*Task:* Please output the data below exactly as given, starting at its first line and stopping after the line that contains "const MOUTH_DEPTH = 162;".

BEGIN Dataset rows

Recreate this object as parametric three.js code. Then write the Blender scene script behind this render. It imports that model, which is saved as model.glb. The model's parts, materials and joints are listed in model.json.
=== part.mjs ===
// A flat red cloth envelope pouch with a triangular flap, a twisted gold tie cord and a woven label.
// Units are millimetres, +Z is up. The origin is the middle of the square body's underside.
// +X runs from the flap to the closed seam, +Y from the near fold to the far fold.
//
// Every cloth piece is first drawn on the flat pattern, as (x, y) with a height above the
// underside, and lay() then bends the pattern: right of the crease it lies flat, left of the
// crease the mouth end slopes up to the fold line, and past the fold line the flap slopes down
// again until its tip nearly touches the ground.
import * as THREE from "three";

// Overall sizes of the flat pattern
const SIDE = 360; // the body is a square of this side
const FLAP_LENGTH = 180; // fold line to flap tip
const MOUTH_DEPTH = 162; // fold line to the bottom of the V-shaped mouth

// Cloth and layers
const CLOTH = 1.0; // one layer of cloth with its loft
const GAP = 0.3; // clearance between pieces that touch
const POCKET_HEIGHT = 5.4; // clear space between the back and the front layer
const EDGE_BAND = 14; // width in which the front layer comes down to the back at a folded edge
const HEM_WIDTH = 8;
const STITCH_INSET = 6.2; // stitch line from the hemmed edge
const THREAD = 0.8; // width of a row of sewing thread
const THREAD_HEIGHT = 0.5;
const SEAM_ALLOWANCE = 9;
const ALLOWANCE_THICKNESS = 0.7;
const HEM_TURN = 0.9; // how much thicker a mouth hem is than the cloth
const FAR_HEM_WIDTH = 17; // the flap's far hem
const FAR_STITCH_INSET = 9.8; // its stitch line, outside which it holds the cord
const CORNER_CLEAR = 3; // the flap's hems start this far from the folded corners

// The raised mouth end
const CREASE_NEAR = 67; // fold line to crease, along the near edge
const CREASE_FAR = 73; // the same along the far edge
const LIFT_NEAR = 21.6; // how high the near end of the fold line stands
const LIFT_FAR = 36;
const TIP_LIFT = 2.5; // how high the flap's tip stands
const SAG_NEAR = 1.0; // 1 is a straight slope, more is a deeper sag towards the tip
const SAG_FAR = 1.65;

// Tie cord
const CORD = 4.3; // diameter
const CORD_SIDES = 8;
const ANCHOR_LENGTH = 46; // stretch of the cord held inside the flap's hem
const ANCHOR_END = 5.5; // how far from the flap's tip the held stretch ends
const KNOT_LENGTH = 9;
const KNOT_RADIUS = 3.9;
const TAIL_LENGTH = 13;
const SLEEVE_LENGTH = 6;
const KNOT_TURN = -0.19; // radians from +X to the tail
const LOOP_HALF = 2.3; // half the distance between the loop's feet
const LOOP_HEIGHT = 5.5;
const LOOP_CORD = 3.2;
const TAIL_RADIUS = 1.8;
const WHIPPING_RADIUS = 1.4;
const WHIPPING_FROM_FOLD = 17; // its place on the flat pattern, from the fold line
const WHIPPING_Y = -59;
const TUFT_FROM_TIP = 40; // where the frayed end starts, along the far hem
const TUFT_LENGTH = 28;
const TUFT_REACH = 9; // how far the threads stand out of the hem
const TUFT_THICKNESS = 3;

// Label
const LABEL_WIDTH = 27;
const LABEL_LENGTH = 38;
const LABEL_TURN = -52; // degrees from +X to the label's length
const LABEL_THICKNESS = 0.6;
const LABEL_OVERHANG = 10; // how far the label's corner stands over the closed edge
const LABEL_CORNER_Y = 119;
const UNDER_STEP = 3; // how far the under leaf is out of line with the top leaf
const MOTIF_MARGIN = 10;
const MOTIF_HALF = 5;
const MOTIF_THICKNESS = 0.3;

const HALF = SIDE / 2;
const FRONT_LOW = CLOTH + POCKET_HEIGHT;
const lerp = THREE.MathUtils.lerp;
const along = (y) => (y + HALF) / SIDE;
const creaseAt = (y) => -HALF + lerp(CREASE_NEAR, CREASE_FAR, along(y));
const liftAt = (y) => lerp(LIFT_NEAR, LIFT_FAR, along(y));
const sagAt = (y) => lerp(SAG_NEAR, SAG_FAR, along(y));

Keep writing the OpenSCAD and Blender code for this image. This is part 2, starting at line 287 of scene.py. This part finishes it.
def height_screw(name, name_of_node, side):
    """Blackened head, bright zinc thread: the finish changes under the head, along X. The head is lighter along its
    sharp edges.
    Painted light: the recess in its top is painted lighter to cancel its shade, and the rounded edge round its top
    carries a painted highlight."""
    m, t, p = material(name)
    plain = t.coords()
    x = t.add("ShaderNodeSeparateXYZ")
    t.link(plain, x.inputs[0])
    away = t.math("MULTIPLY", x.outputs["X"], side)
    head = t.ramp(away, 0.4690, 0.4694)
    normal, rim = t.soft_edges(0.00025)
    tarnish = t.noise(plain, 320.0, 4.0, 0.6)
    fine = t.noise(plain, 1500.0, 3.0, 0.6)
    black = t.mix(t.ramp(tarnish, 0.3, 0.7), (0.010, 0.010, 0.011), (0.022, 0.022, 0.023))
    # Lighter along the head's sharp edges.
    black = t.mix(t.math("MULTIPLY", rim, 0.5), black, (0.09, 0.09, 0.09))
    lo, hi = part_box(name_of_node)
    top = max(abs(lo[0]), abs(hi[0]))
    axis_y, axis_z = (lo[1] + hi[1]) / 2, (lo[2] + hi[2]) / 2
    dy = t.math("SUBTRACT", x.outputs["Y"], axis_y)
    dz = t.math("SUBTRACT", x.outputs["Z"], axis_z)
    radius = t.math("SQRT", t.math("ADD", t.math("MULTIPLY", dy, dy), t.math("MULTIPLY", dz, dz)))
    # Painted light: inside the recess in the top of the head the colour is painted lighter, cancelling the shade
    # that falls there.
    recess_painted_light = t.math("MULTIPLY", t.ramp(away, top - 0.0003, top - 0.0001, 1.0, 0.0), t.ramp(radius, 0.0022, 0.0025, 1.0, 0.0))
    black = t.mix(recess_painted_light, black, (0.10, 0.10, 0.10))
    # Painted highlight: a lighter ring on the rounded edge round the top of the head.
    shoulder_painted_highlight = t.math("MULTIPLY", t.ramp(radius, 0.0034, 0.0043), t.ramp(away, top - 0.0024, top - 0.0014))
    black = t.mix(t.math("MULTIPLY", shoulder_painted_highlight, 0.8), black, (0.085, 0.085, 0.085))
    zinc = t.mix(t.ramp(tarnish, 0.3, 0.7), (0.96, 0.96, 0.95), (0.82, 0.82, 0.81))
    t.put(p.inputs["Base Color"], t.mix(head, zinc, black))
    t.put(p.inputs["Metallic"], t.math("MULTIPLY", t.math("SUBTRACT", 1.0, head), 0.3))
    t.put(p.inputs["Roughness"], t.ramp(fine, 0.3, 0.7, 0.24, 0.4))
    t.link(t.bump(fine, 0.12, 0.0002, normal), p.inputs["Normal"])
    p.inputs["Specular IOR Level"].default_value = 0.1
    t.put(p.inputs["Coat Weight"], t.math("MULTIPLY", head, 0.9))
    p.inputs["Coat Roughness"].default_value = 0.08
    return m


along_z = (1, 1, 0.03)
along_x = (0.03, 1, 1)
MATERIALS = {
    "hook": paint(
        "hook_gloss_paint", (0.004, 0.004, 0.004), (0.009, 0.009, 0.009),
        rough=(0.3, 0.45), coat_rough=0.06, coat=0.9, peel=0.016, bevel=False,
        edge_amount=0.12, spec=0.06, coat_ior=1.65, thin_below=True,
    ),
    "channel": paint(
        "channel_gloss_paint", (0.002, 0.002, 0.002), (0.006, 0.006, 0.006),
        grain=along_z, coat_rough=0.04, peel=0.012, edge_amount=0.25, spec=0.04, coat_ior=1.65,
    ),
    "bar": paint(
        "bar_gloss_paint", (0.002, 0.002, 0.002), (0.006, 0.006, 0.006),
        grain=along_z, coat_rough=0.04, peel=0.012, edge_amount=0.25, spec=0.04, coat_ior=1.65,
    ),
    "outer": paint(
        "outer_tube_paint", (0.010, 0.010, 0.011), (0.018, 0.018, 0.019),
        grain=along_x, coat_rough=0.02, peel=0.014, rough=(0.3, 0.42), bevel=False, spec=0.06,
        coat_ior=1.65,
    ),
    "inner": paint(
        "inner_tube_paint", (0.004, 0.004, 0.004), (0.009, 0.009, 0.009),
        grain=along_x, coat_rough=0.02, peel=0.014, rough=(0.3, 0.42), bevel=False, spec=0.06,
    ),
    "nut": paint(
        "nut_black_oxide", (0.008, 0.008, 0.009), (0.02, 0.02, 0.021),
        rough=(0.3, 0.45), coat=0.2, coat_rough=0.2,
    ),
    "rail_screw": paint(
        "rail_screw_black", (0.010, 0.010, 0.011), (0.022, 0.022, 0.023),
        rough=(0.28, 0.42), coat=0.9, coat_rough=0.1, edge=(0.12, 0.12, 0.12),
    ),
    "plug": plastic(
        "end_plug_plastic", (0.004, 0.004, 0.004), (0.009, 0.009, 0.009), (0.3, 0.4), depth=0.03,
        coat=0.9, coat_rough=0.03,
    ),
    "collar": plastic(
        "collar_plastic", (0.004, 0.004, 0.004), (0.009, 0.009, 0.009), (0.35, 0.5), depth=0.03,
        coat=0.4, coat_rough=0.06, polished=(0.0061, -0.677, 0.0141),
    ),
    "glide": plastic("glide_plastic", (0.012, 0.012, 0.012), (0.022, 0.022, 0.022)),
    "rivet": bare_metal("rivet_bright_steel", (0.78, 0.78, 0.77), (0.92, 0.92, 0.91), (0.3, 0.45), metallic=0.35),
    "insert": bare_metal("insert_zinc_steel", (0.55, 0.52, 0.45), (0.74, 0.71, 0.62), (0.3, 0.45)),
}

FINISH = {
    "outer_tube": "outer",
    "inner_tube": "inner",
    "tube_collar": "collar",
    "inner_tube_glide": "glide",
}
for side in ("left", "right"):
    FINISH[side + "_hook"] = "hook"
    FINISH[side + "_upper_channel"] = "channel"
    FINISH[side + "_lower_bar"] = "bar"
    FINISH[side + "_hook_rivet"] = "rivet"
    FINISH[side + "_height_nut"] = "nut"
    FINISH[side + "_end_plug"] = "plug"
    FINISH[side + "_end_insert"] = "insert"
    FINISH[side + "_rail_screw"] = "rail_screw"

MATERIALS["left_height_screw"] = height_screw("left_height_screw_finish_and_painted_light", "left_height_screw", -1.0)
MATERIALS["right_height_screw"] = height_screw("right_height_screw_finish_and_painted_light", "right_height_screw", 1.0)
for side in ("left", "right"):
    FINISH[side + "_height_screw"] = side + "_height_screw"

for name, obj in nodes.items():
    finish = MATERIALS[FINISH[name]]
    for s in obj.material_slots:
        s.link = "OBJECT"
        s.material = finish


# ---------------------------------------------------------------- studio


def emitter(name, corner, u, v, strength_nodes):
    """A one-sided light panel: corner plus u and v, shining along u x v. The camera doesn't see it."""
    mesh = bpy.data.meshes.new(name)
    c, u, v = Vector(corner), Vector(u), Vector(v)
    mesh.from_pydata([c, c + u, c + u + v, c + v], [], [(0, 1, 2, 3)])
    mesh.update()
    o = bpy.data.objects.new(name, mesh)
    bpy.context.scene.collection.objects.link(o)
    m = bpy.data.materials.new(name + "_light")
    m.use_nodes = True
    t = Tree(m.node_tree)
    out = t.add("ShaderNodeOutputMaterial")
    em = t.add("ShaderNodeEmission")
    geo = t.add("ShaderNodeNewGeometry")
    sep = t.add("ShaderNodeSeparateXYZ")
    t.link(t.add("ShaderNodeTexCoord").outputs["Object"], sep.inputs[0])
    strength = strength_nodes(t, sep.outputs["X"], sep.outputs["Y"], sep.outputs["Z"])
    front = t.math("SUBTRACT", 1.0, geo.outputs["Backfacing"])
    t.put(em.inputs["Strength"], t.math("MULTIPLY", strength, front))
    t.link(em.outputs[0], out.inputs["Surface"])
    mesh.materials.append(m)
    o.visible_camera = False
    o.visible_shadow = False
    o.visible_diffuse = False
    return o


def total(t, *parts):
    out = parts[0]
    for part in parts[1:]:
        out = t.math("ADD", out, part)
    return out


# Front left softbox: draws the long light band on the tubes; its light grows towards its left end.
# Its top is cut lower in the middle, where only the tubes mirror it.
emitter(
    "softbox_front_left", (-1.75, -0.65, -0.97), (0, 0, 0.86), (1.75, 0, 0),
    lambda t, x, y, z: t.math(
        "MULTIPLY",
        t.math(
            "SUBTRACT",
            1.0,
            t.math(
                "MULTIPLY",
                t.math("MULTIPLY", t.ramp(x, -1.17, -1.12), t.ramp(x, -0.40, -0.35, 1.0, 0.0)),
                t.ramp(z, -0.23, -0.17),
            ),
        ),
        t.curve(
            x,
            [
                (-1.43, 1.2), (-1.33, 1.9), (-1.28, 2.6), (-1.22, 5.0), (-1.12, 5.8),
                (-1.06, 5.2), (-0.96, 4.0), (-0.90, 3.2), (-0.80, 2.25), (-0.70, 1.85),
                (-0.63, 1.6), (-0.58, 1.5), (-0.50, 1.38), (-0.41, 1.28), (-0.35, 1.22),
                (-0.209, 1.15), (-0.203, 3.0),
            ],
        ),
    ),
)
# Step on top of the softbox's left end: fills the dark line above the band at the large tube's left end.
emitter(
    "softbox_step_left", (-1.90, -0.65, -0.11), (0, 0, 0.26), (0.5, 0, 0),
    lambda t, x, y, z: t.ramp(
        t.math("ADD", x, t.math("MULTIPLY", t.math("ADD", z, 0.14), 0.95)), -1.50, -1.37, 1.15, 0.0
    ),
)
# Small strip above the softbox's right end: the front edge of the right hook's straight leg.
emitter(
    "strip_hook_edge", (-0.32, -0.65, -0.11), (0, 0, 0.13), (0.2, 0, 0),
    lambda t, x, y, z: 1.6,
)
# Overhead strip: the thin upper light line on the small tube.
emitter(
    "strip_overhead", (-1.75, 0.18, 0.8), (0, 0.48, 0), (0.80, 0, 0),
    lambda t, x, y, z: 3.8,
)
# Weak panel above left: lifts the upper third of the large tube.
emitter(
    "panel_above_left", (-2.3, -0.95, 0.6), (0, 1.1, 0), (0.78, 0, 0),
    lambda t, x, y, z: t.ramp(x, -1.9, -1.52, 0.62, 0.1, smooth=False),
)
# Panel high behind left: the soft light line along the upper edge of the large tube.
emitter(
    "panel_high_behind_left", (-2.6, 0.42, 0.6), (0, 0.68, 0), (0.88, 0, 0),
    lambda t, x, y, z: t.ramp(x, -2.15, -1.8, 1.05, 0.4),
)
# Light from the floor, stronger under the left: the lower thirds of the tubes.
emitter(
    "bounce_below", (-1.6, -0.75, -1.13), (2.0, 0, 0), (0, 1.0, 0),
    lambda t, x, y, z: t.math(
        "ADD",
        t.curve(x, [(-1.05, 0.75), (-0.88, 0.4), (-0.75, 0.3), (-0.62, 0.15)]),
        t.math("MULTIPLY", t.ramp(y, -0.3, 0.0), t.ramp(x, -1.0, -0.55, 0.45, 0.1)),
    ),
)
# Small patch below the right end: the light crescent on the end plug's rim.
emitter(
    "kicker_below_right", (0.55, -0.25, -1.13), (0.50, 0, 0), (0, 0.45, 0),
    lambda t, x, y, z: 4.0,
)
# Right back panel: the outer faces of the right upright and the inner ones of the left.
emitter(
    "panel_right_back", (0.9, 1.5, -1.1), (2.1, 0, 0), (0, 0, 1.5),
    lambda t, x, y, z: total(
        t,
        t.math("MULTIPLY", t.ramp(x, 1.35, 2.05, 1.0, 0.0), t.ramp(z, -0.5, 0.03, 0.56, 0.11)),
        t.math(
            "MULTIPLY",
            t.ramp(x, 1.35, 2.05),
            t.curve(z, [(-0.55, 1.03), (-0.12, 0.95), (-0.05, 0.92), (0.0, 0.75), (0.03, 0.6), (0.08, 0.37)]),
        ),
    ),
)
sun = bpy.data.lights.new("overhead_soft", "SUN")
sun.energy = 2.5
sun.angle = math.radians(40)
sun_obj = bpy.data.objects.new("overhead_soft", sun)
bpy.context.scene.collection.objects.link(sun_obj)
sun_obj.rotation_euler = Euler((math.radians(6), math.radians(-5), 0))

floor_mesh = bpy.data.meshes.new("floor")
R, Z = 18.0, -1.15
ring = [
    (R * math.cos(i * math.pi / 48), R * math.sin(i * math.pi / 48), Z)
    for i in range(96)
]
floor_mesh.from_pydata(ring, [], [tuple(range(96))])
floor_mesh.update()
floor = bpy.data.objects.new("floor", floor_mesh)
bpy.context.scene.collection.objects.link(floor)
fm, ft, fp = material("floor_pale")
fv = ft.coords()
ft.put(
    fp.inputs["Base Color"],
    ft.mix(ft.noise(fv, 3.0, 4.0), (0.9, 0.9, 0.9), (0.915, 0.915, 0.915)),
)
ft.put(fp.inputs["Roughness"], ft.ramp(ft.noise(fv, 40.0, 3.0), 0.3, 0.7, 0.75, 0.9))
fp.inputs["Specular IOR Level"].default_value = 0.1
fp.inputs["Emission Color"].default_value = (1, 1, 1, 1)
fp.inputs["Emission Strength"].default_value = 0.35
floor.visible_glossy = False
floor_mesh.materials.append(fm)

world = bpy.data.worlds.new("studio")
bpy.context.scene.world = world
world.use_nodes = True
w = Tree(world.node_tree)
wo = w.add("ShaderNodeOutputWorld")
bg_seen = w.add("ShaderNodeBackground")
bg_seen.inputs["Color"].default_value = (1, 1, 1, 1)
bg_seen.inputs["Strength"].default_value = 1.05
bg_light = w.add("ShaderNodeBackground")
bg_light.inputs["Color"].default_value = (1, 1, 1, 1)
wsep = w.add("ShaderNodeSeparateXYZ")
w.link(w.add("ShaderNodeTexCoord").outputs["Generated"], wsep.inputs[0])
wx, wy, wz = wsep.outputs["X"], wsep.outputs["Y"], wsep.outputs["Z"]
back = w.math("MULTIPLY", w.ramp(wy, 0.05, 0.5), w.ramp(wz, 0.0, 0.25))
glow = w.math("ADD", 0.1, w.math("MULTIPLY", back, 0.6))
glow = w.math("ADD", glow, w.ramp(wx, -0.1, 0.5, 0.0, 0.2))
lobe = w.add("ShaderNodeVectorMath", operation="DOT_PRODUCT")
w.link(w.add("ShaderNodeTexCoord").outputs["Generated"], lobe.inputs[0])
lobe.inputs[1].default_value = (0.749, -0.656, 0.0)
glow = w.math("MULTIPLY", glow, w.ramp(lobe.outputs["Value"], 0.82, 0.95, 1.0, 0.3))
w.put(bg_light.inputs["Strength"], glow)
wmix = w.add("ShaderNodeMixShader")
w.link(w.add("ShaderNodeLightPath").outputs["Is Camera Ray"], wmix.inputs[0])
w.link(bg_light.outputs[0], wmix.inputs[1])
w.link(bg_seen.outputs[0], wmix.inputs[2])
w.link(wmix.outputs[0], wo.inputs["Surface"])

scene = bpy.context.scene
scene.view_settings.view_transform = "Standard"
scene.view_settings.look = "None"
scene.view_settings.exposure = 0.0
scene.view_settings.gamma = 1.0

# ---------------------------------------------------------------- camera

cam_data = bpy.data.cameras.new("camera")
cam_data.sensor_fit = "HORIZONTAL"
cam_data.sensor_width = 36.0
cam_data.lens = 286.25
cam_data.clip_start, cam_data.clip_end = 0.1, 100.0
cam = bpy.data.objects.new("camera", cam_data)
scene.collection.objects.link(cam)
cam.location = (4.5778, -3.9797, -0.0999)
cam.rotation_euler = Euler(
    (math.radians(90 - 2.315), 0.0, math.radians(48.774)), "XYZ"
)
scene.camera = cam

END Dataset rows

*Task answer:*
Recreate this object as parametric three.js code. Then write the Blender scene script behind this render. It imports that model, which is saved as model.glb. The model's parts, materials and joints are listed in model.json.
=== part.mjs ===
// A flat red cloth envelope pouch with a triangular flap, a twisted gold tie cord and a woven label.
// Units are millimetres, +Z is up. The origin is the middle of the square body's underside.
// +X runs from the flap to the closed seam, +Y from the near fold to the far fold.
//
// Every cloth piece is first drawn on the flat pattern, as (x, y) with a height above the
// underside, and lay() then bends the pattern: right of the crease it lies flat, left of the
// crease the mouth end slopes up to the fold line, and past the fold line the flap slopes down
// again until its tip nearly touches the ground.
import * as THREE from "three";

// Overall sizes of the flat pattern
const SIDE = 360; // the body is a square of this side
const FLAP_LENGTH = 180; // fold line to flap tip
const MOUTH_DEPTH = 162; // fold line to the bottom of the V-shaped mouth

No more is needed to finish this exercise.